El Jardín del Príncipe de Anglona, en Madrid, es una preciosidad. Un poco descuidado, quizá, a pesar del orden de su diseño, tiene un tamaño ideal. La luz de la mañana se cuela amable por los entramados de ramas y hojas. No hace calor aún. Me siento en uno de sus bancos de piedra y me entretengo con las idas y venidas de un beagle jovencillo que se me ha colado entre las piernas al entrar. El muy zangolotino se lo está pasando en grande venga a saltar torpe y alegremente sobre los setos de boj con las orejas al viento. Encantado desobedeciendo a su dueña, que lo llama desde lejos con santa paciencia; amo y señor de su tiempo (y del de ella también). Solamente hay una persona más: un hombre que se dedica a colmar de agua, viaje a viaje, la pequeña fuente de granito que hay en el centro del jardín. Con mucha parsimonia, entra y sale acarreando una botella de plástico de dos litros que rellena de agua en algún lugar de la plaza de la Paja. No tengo más remedio que acercarme a preguntar. No vive por allí, no. Se llama Ricardo y viene los fines de semana desde el norte de la ciudad a ponerle agua a los pájaros. Luego machaca un poco de pan duro en una esquina y se queda por allí un rato más mientras las palomas se vuelven locas de contento.
Yo había leído a Montano nombrar este jardín en varias ocasiones, y era leerlo y morir un poco de envidia. Me gusta haber venido esta mañana de agosto a un rincón tan especial, y me imagino sin dificultad a Montano leyendo muy tranquilo a la sombra. Su jardín está amarrado sin remedio al de Javier Marías y Andrés Trapiello, y a las muchas horas de lectura que ha pasado aquí. En el mío están ellos también pero ahora, además, se incluyen Ricardo, sus palomas y el beagle desobediente.

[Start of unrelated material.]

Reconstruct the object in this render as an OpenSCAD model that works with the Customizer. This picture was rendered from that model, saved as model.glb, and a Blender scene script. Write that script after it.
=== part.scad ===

Unos días después, cruzando la plaza del Arenal, en Jerez, me llama una señora: “Muchacha, ¿te importa sujetarme esta paloma?”. A mí me importa bastante, la verdad, porque los pájaros me encantan pero más bien de lejos. Sin embargo, suelto el bolso y la cojo con delicadeza. Siento su cuerpo suave quieto entre mis manos. Allí estoy yo, de charla con Fini, sujetando una paloma que me mira con un ojo de ámbar oscuro en el que jamás habría reparado de otro modo. Me acaricia suavemente el dorso de la mano con el pico mientras Fini le recorta con mucho cuidadito una guita deshilachada de plástico rosa que la tenía trabada como a un mulo y no la dejaba caminar. Fini tiene los labios pintados del mismo rosa que las patas de la paloma, y mientras trabaja me va contando que les da de comer trigo, pero que lo que más les gusta es la mixtura, que lleva garbanzos y les chifla. Le digo que me da un poco de reparo que me vaya a dar un picotazo y me mira con cara de que eso no es posible, “Son mansas, lo dice la Biblia”. Yo le empiezo a contar que en El anillo del rey Salomón Konrad Lorenz dice algo muy distinto, pero dejo morir la historia cuando veo su cara de horror. Qué más le da a Fini lo que diga Konrad.
Realmente a mí no me sale solo lo de charlar en plan espontáneo con unos y con otros. Me temo que soy mucho más de meter la nariz en el libro y cortar de raíz cualquier intento de comunicación. Pero cada vez que abro una rendija y me dejo llevar por la curiosidad, me siento mejor. Ricardo y Fini no se parecen en absoluto a la gente con la que me suelo relacionar a diario, y eso es lo bonito de todo esto: ambos me regalaron un trocito de sus vidas haciendo la mía más interesante por el camino. Yo no sé de qué hablarán en el LTrain de Chicago cuando acceden a formar parte de los experimentos de Epley, pero supongo que al final lo importante no es tanto el tema de conversación como la atención que le prestamos a la otra persona, aunque sea durante solo unos minutos: salirnos de nosotros, mirar el mundo con ojos distintos.